Industry
Best AI Tools for Etsy and Shopify Sellers in 2026: The Full Stack
Product photography, lifestyle scenes, model-on shots, ad creative, listing video. The complete AI stack Etsy and Shopify sellers actually use in 2026.
The Etsy seller who ranked top of "personalized leather wallet" in Q1 2026 made 14,200 dollars that quarter on a single listing. Her cost of goods was 3.80 dollars per unit. Her photography cost was zero. Every single image and the listing video were generated by AI from a single hand-shot reference photo of the wallet on a plain white sweep. She did not own a camera, a softbox, or a Lightroom subscription.
This is the new floor for ecommerce sellers in 2026. The sellers losing share are still paying 400 dollars for a photo shoot and 1,200 dollars for a 30-second product video. The sellers gaining share have rebuilt their content stack around AI generation, edit-by-prompt, and image-to-video, and are shipping ten times the creative variations at one twentieth the cost. This guide is the exact stack and the workflows.

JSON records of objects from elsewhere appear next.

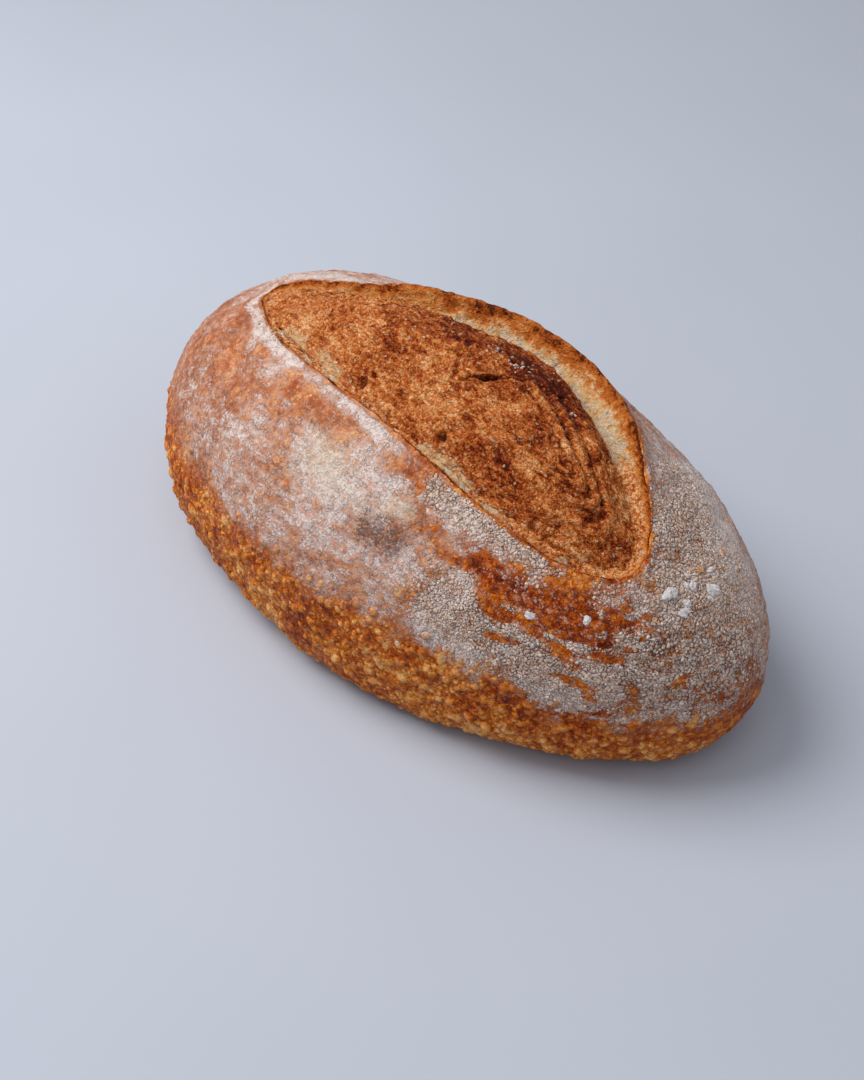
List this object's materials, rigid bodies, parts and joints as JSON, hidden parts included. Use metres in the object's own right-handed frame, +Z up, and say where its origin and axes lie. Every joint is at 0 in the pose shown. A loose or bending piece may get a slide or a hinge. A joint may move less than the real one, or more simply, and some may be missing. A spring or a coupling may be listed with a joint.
{
  "type": "country loaf",
  "caption": "Oval hearth-baked country loaf with a flat base, a lengthwise score that has opened into a domed bloom of crumb, and a lifted ear of crust along one side of it.",
  "frame": {"origin": "middle of the loaf's outline, on the plane of its flat base", "axes": "+X along the loaf towards its slightly narrower end, +Y across it towards the side with the ear, +Z up"},
  "size_m": [0.3, 0.1621, 0.1206],
  "materials": {
    "crust": "dry baked crust, rough and dusted with flour"
  },
  "bodies": {
    "root": {"loaf": "crust"}
  },
  "joints": []
}
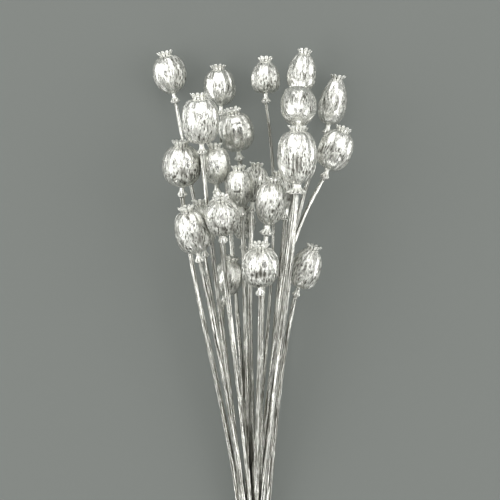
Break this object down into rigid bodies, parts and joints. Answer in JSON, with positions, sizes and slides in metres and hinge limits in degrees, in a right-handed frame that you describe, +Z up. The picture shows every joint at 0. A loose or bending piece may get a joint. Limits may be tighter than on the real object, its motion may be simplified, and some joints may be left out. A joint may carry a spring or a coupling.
{
  "type": "bunch of poppy seed heads",
  "caption": "Bunch of dried poppy seed heads sprayed silver, on long stems gathered and tied with twine, lying down as decoration.",
  "frame": {"origin": "middle of the bunch's footprint, on the surface that it lies on", "axes": "+Y along the bunch from the cut ends to the seed heads, +X to the right seen from above, +Z up off the surface"},
  "size_m": [0.1819, 0.5164, 0.118],
  "materials": {
    "silver_seed_head": "silver spray paint over dried plant, satin, with darker flecks",
    "jute_twine": "plain twisted jute"
  },
  "bodies": {
    "root": {"seed_head_01": "silver_seed_head", "seed_head_02": "silver_seed_head", "seed_head_03": "silver_seed_head", "seed_head_04": "silver_seed_head", "seed_head_05": "silver_seed_head", "seed_head_06": "silver_seed_head", "seed_head_07": "silver_seed_head", "seed_head_08": "silver_seed_head", "seed_head_09": "silver_seed_head", "seed_head_10": "silver_seed_head", "seed_head_11": "silver_seed_head", "seed_head_12": "silver_seed_head", "seed_head_13": "silver_seed_head", "seed_head_14": "silver_seed_head", "seed_head_15": "silver_seed_head", "seed_head_16": "silver_seed_head", "seed_head_17": "silver_seed_head", "seed_head_18": "silver_seed_head", "seed_head_19": "silver_seed_head", "seed_head_20": "silver_seed_head", "seed_head_21": "silver_seed_head", "seed_head_22": "silver_seed_head", "seed_head_23": "silver_seed_head", "seed_head_24": "silver_seed_head", "twine_tie": "jute_twine"}
  },
  "joints": []
}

What "good ecommerce content" actually means in 2026
The Etsy and Shopify algorithms in 2026 reward two things above all else: scroll-stopping hero images, and listing videos that hold attention past the 2-second mark. Meta's Advantage+ and TikTok Shop's Smart Performance have collapsed the gap between "creative testing" and "algorithm optimization" into the same loop. The variant that holds attention wins, and the algorithm finds it within hours.
That means your job as a seller is not to make one perfect photo. It is to ship 30 variants per SKU per week and let the platform sort. You cannot do that with a photographer. You can do that with the stack below.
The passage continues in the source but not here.